The renowned Vaganova Ballet Academy was founded in 1738 by Empress Anna as the Imperial Theater. It has produced almost every major Russian and Soviet ballet star, from Baryshnikov and Nureyev to contemporary geniuses like Zhanna Ayupova, Farouk Ruzimatov and Anastasia Volochkova. The Vaganova staff does not have a perfect record in assessing talent which is at best an inprecise science. Volochkova, currently a ballerina with the Mariinsky's Kirov ballet company, was actually rejected by the Vaganova the first two times she auditioned, winning acceptance only the third time.
There is no specific preparation for the auditions The children must be between 9 and 10, but no ballet training is needed.
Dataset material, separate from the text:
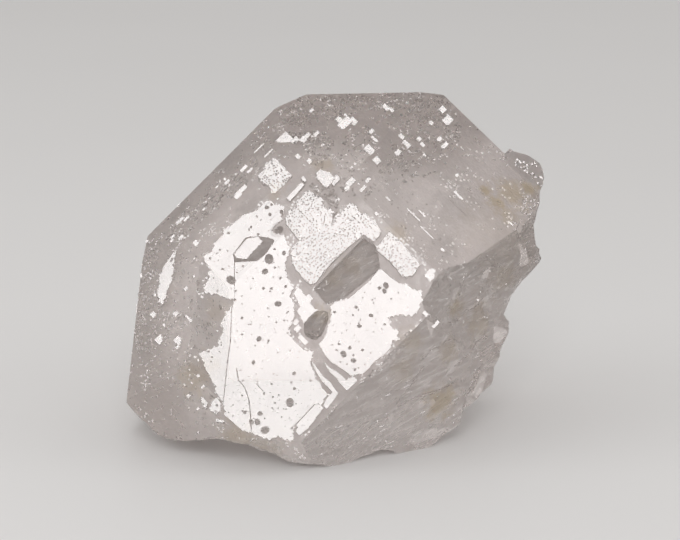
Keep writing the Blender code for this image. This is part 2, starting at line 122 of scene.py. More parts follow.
# The growth layers of the cube face and the flat remains beside it: level and tread in millimetres.
LAYERS = {
    "left plate": Layer(0.0, 0.34, 3, (
        (267, 200), (273, 203), (275, 205), (281, 206), (285, 207), (284, 212), (283, 219), (277, 223),
        (273.5, 227), (273, 232), (276, 235), (281, 235.5), (284, 233.5), (286, 238), (288, 245),
        (290.5, 248), (289, 255), (286, 261), (286, 268), (288, 276), (290, 282), (294, 288), (291, 294),
        (295, 306), (295, 316), (292, 323), (290.5, 332), (292.5, 339), (298, 344.5), (304, 350),
        (308, 351.5), (314, 351.5), (313, 357), (310.5, 362.5), (313, 368), (316.5, 376.5), (322, 386.5),
        (327.5, 394), (323.5, 402), (314, 404), (309.5, 409), (295.5, 424), (294, 429), (294, 440),
        (287.5, 439), (281.5, 437), (278, 435.5), (273.5, 437.5), (266, 437.5), (260, 436), (252, 432),
        (245, 430.5), (238, 426.5), (229.5, 419), (224, 414.5), (223, 404.5), (220, 398.5), (215.5, 392),
        (212.5, 382), (207, 373), (203.5, 365.5), (202, 360), (198.5, 354), (205.5, 351.5), (217, 347),
        (218, 340), (221.5, 334.5), (223, 329), (220.5, 323), (225, 315), (230, 308.5), (233.5, 303),
        (234.5, 298), (228, 298), (221.5, 295.5), (215.5, 293), (204, 291.5), (203, 288), (207, 281),
        (209, 277), (207.5, 273), (211, 270), (207, 266), (204, 260), (203, 257), (211, 252.5), (213, 244),
        (218, 240), (221.5, 236), (223, 230), (229.5, 226.5), (236.5, 220.5), (243.5, 215.5), (252, 212.5),
        (257, 210.5), (261.5, 205.5))),
    "middle plate": Layer(0.9, 0.30, 5, (
        (308.5, 190), (305, 191.5), (302.5, 196.5), (297.5, 200), (297, 206), (290.5, 208.5),
        (287.5, 214.5), (285.5, 220), (288, 226), (294, 233), (299.5, 240), (294.5, 245), (292.5, 250),
        (292, 257), (294, 265), (301, 275), (305, 280), (310.8, 284.7), (315, 283), (330, 264), (345, 250),
        (363.5, 234.5), (373.5, 241.5), (381, 232), (375, 221.5), (364.5, 212.5), (358, 211), (354.5, 204),
        (350, 203), (344.5, 209), (340, 212), (335.5, 215.5), (331.5, 226), (332.5, 215), (330.5, 207),
        (324, 207), (322, 203.5), (324, 200.5), (318, 195))),
    "right plate": Layer(-0.1, 0.34, 7, (
        (379, 269), (384, 271.5), (391.5, 278.5), (399, 283.5), (408.5, 285.5), (413, 289.5), (417, 291),
        (422.5, 291), (423.5, 299.5), (421, 306.5), (417, 313), (408.5, 314), (400, 314), (391.5, 315.5),
        (388, 317), (391.5, 322), (393, 329), (399, 331.5), (400, 339), (393, 340), (391.5, 346.5),
        (386, 353), (376, 360), (370.5, 367), (363.5, 373), (356.5, 374), (351, 375), (338.5, 366),
        (330.5, 361), (323.5, 353), (318.5, 344.5), (325, 336), (327.5, 326), (330.5, 316.5), (330, 306.5),
        (333.5, 303.5), (338.5, 301.5), (348, 299.5), (358, 291), (368, 282.5))),
    "corner strip": Layer(-0.14, 0.3, 9, (
        (330, 368), (340, 374), (346, 380), (355, 377), (357.5, 380.5), (347, 390.5), (338, 381))),
    "long strip": Layer(-0.06, 0, 11, (
        (311.5, 361), (316.5, 367), (322, 375), (330.5, 382.5), (338, 393.5), (333.5, 400.5), (326.5, 409),
        (323.5, 405.5), (327, 398), (332.5, 392), (322, 381), (316.5, 372.5))),
    "thin strip": Layer(-0.12, 0, 12, ((324, 362), (328, 366), (341, 379), (339.5, 380.5), (330, 372))),
    "end strip": Layer(-0.03, 0.3, 13, (
        (314.5, 405), (322, 405), (323.5, 408), (309.5, 427), (299, 435), (295.6, 431.5), (295.8, 425))),
    "bridge plate": Layer(-0.2, 0.3, 15, (
        (297, 288.3), (302.5, 291), (305, 295.5), (313.5, 298), (311, 301.5), (314.5, 309), (318.5, 311),
        (313, 316.5), (304, 324), (300, 318), (296.6, 311), (300, 307), (295.6, 298), (293, 294))),
    "top plate": Layer(-0.25, 0.4, 17, (
        (273.5, 157.5), (277, 160), (292, 175.5), (284, 185), (275, 193), (270, 191), (268.5, 185),
        (264, 182.5), (260, 180.5), (257.5, 176), (263, 169), (264, 165), (268, 163))),
    "upper strip": Layer(0.4, 0, 19, ((301.5, 182), (304.5, 185), (290, 201), (286.3, 198))),
    "upper chip": Layer(0.41, 0, 19, ((303, 176), (306.6, 180), (304.5, 182), (300.7, 179))),
    "round plate": Layer(0.61, 0.25, 21, (
        (315.7, 173.3), (318, 171), (322, 170.5), (330.5, 173.3), (334.7, 178.2), (332, 182), (327.7, 187.3),
        (322, 184), (316.4, 177.5))),
    "round plate rim": Layer(0.35, 0.2, 22, ((336, 174), (340.5, 178.5), (334, 186), (331.5, 183.8))),
    "right plate block": Layer(0.6, 0.4, 23, (
        (389.5, 231), (403, 243.5), (420.5, 264), (417, 270), (412.8, 275), (404, 275.5), (400, 274),
        (394.5, 266.5), (389, 260), (375.5, 248.4))),
    "right chip": Layer(-0.4, 0.25, 25, (
        (424, 275), (430.3, 268.7), (436, 270), (435, 276.5), (430.3, 281.8))),
    "left sliver": Layer(-4.1, 0.25, 27, (
        (176.5, 249.5), (174.5, 262.4), (174, 270), (172.6, 280), (168.5, 288), (166.3, 296.7),
        (163.5, 303.5), (158, 301.5), (156.5, 292.5), (159.3, 282.5), (158, 274), (159.5, 274.2),
        (163.5, 266.5), (168.5, 258))),
    "lower left chip": Layer(-0.45, 0.25, 29, (
        (200.5, 397), (204, 398.5), (208, 403), (206.5, 408.5), (203, 406), (201, 401.5))),
    "lower left flat": Layer(-0.5, 0.3, 31, (
        (211, 402), (218, 399.5), (221.5, 404), (221, 411), (213, 411.5), (209, 409))),
    "lower left tile": Layer(-0.4, 0, 33, ((216, 418.5), (223.5, 420.5), (224.5, 422.5), (216, 421.5))),
}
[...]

Russia does not have a large network of private ballet schools. Many Russian children could not actually aford private instruction. Despite its glorious reputation for ballet, many more American children receive ballet training than is the case in Russia. Almost all of the American children, however, are girls. At the auditions not only is no previous ballet training required, but the children do not need to come attired in ballet costumes. All that is needed is just a 10,000-ruble ($1.75) fee and the naturally slim, graceful and strong body needed for the vigorous training ahead.
One observer having watched many auditions in both America and Canada, noticed that the Russian children auditioning had a distinctly authentic and beautiful simplicity about them. In North American auditions, most of the children have been pumped through some sort of ballet classes since age 5 or 6 and at 10 already seem like teen-agers in their appearance and speech. The Russians believe that such preliminary training does not necessarily help a child on the road to becoming a great ballerina. No professional ballet school in the world begins training before the age of 9, and most actually discourage it as it can dampen the natural delight in movement. For all of the innocent seriousness and grace of the eager young auditioners, only a handful of them--no more than 10 at each auditiin will be accepted into the Vaganova to start an 8-year regimen of rigorous and at times heartbreakingly tough dance training on top of a full scholastic curriculum.
But at the end of that struggle lies the chance to shine on the world's stages. Of the 20 pupils or so taken each year by the Vaganova, some eight to 10 usually get selected for the Kirov Ballet, and a handful of those will one day take Ruzimatov or Ayupova's place as lead ballet dancers with the dance troupe acknowledged as one of the best in the world.